◆ GOAL ◆
Extract each line of the data and write it out again exactly.
^^^^^^^^
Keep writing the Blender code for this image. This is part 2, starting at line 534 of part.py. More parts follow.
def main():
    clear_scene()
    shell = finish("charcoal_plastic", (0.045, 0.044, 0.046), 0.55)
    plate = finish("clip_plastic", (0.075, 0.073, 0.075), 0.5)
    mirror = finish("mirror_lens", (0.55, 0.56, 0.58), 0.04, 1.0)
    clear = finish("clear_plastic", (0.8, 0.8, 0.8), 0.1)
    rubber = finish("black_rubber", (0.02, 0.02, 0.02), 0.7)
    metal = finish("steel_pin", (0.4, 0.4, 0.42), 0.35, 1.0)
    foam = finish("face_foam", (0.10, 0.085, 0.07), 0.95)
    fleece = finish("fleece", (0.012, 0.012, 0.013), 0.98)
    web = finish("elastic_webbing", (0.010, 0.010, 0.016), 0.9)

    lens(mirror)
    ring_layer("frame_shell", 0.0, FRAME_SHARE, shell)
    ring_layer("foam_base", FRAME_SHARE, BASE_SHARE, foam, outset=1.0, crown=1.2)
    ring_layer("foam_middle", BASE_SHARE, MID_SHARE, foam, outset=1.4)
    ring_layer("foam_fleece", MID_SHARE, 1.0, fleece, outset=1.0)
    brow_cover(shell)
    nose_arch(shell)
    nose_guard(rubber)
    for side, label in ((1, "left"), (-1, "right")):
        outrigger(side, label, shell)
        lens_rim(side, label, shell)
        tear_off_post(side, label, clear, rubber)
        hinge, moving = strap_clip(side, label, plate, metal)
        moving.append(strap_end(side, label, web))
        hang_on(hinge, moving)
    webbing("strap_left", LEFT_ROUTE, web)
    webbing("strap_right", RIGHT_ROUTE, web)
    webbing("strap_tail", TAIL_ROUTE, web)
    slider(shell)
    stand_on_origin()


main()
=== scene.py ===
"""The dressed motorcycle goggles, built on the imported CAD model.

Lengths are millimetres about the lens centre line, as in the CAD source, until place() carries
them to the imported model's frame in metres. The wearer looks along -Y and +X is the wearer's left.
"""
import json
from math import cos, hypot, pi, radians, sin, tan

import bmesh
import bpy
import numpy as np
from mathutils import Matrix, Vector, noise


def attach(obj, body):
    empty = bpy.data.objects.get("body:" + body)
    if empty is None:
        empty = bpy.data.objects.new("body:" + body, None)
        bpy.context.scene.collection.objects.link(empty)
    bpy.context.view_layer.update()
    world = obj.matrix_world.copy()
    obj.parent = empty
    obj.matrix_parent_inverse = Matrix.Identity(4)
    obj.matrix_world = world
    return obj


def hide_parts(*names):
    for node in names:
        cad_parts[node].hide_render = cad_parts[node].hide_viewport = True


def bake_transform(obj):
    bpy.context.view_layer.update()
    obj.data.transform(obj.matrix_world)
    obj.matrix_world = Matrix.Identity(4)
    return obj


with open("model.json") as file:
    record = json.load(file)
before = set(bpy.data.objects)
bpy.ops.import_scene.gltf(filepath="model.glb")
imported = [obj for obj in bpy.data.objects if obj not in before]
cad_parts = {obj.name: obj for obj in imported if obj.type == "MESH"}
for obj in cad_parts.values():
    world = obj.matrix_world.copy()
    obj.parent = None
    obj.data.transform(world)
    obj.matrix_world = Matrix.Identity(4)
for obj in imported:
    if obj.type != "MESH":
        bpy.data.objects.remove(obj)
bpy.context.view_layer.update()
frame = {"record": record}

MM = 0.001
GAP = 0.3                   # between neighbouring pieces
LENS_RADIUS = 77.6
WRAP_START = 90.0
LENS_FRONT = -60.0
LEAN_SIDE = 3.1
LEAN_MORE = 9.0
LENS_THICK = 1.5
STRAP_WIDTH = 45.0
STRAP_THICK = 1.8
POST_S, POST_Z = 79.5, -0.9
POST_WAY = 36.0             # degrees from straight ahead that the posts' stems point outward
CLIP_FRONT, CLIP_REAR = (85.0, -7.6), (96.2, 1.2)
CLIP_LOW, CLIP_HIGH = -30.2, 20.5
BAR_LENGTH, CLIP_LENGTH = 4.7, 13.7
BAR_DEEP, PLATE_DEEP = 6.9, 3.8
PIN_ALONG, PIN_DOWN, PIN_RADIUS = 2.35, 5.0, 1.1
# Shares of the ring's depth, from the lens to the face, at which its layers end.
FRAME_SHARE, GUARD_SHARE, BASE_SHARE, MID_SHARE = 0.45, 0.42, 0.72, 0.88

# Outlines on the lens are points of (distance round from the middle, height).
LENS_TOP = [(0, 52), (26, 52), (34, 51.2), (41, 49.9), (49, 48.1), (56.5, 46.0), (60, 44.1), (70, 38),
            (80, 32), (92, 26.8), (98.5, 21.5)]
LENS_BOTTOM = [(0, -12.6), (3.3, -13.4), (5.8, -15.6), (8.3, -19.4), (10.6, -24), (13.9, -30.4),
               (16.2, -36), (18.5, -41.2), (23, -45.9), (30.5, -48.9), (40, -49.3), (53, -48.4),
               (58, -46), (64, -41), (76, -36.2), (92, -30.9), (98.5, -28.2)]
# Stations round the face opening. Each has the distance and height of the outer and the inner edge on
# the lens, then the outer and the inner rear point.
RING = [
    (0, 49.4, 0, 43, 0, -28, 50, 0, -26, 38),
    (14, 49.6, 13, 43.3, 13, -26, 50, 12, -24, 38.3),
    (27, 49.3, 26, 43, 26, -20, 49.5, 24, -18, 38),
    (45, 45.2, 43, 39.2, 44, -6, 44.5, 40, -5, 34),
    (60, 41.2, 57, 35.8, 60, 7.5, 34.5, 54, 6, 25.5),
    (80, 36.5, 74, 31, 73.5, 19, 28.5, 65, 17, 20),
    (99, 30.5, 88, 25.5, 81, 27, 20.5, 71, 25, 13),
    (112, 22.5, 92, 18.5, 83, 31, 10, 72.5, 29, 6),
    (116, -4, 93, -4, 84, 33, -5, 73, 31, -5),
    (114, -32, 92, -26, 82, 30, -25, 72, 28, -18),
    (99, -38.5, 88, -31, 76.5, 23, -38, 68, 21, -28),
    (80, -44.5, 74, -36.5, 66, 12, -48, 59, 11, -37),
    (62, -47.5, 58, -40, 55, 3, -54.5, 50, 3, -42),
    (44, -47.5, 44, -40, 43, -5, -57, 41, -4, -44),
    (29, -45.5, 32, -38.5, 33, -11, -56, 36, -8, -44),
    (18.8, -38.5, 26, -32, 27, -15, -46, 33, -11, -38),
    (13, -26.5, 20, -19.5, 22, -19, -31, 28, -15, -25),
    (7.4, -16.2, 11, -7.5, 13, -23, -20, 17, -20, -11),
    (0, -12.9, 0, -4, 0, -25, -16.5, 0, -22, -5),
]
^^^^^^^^
◆ CORRECT RESULT ◆
Keep writing the Blender code for this image. This is part 2, starting at line 534 of part.py. More parts follow.
def main():
    clear_scene()
    shell = finish("charcoal_plastic", (0.045, 0.044, 0.046), 0.55)
    plate = finish("clip_plastic", (0.075, 0.073, 0.075), 0.5)
    mirror = finish("mirror_lens", (0.55, 0.56, 0.58), 0.04, 1.0)
    clear = finish("clear_plastic", (0.8, 0.8, 0.8), 0.1)
    rubber = finish("black_rubber", (0.02, 0.02, 0.02), 0.7)
    metal = finish("steel_pin", (0.4, 0.4, 0.42), 0.35, 1.0)
    foam = finish("face_foam", (0.10, 0.085, 0.07), 0.95)
    fleece = finish("fleece", (0.012, 0.012, 0.013), 0.98)
    web = finish("elastic_webbing", (0.010, 0.010, 0.016), 0.9)

    lens(mirror)
    ring_layer("frame_shell", 0.0, FRAME_SHARE, shell)
    ring_layer("foam_base", FRAME_SHARE, BASE_SHARE, foam, outset=1.0, crown=1.2)
    ring_layer("foam_middle", BASE_SHARE, MID_SHARE, foam, outset=1.4)
    ring_layer("foam_fleece", MID_SHARE, 1.0, fleece, outset=1.0)
    brow_cover(shell)
    nose_arch(shell)
    nose_guard(rubber)
    for side, label in ((1, "left"), (-1, "right")):
        outrigger(side, label, shell)
        lens_rim(side, label, shell)
        tear_off_post(side, label, clear, rubber)
        hinge, moving = strap_clip(side, label, plate, metal)
        moving.append(strap_end(side, label, web))
        hang_on(hinge, moving)
    webbing("strap_left", LEFT_ROUTE, web)
    webbing("strap_right", RIGHT_ROUTE, web)
    webbing("strap_tail", TAIL_ROUTE, web)
    slider(shell)
    stand_on_origin()


main()
=== scene.py ===
"""The dressed motorcycle goggles, built on the imported CAD model.

Lengths are millimetres about the lens centre line, as in the CAD source, until place() carries
them to the imported model's frame in metres. The wearer looks along -Y and +X is the wearer's left.
"""
import json
from math import cos, hypot, pi, radians, sin, tan

import bmesh
import bpy
import numpy as np
from mathutils import Matrix, Vector, noise


def attach(obj, body):
    empty = bpy.data.objects.get("body:" + body)
    if empty is None:
        empty = bpy.data.objects.new("body:" + body, None)
        bpy.context.scene.collection.objects.link(empty)
    bpy.context.view_layer.update()
    world = obj.matrix_world.copy()
    obj.parent = empty
    obj.matrix_parent_inverse = Matrix.Identity(4)
    obj.matrix_world = world
    return obj


def hide_parts(*names):
    for node in names:
        cad_parts[node].hide_render = cad_parts[node].hide_viewport = True


def bake_transform(obj):
    bpy.context.view_layer.update()
    obj.data.transform(obj.matrix_world)
    obj.matrix_world = Matrix.Identity(4)
    return obj


with open("model.json") as file:
    record = json.load(file)
before = set(bpy.data.objects)
bpy.ops.import_scene.gltf(filepath="model.glb")
imported = [obj for obj in bpy.data.objects if obj not in before]
cad_parts = {obj.name: obj for obj in imported if obj.type == "MESH"}
for obj in cad_parts.values():
    world = obj.matrix_world.copy()
    obj.parent = None
    obj.data.transform(world)
    obj.matrix_world = Matrix.Identity(4)
for obj in imported:
    if obj.type != "MESH":
        bpy.data.objects.remove(obj)
bpy.context.view_layer.update()
frame = {"record": record}

MM = 0.001
GAP = 0.3                   # between neighbouring pieces
LENS_RADIUS = 77.6
WRAP_START = 90.0
LENS_FRONT = -60.0
LEAN_SIDE = 3.1
LEAN_MORE = 9.0
LENS_THICK = 1.5
STRAP_WIDTH = 45.0
STRAP_THICK = 1.8
POST_S, POST_Z = 79.5, -0.9
POST_WAY = 36.0             # degrees from straight ahead that the posts' stems point outward
CLIP_FRONT, CLIP_REAR = (85.0, -7.6), (96.2, 1.2)
CLIP_LOW, CLIP_HIGH = -30.2, 20.5
BAR_LENGTH, CLIP_LENGTH = 4.7, 13.7
BAR_DEEP, PLATE_DEEP = 6.9, 3.8
PIN_ALONG, PIN_DOWN, PIN_RADIUS = 2.35, 5.0, 1.1
# Shares of the ring's depth, from the lens to the face, at which its layers end.
FRAME_SHARE, GUARD_SHARE, BASE_SHARE, MID_SHARE = 0.45, 0.42, 0.72, 0.88

# Outlines on the lens are points of (distance round from the middle, height).
LENS_TOP = [(0, 52), (26, 52), (34, 51.2), (41, 49.9), (49, 48.1), (56.5, 46.0), (60, 44.1), (70, 38),
            (80, 32), (92, 26.8), (98.5, 21.5)]
LENS_BOTTOM = [(0, -12.6), (3.3, -13.4), (5.8, -15.6), (8.3, -19.4), (10.6, -24), (13.9, -30.4),
               (16.2, -36), (18.5, -41.2), (23, -45.9), (30.5, -48.9), (40, -49.3), (53, -48.4),
               (58, -46), (64, -41), (76, -36.2), (92, -30.9), (98.5, -28.2)]
# Stations round the face opening. Each has the distance and height of the outer and the inner edge on
# the lens, then the outer and the inner rear point.
RING = [
    (0, 49.4, 0, 43, 0, -28, 50, 0, -26, 38),
    (14, 49.6, 13, 43.3, 13, -26, 50, 12, -24, 38.3),
    (27, 49.3, 26, 43, 26, -20, 49.5, 24, -18, 38),
    (45, 45.2, 43, 39.2, 44, -6, 44.5, 40, -5, 34),
    (60, 41.2, 57, 35.8, 60, 7.5, 34.5, 54, 6, 25.5),
    (80, 36.5, 74, 31, 73.5, 19, 28.5, 65, 17, 20),
    (99, 30.5, 88, 25.5, 81, 27, 20.5, 71, 25, 13),
    (112, 22.5, 92, 18.5, 83, 31, 10, 72.5, 29, 6),
    (116, -4, 93, -4, 84, 33, -5, 73, 31, -5),
    (114, -32, 92, -26, 82, 30, -25, 72, 28, -18),
    (99, -38.5, 88, -31, 76.5, 23, -38, 68, 21, -28),
    (80, -44.5, 74, -36.5, 66, 12, -48, 59, 11, -37),
    (62, -47.5, 58, -40, 55, 3, -54.5, 50, 3, -42),
    (44, -47.5, 44, -40, 43, -5, -57, 41, -4, -44),
    (29, -45.5, 32, -38.5, 33, -11, -56, 36, -8, -44),
    (18.8, -38.5, 26, -32, 27, -15, -46, 33, -11, -38),
    (13, -26.5, 20, -19.5, 22, -19, -31, 28, -15, -25),
    (7.4, -16.2, 11, -7.5, 13, -23, -20, 17, -20, -11),
    (0, -12.9, 0, -4, 0, -25, -16.5, 0, -22, -5),
]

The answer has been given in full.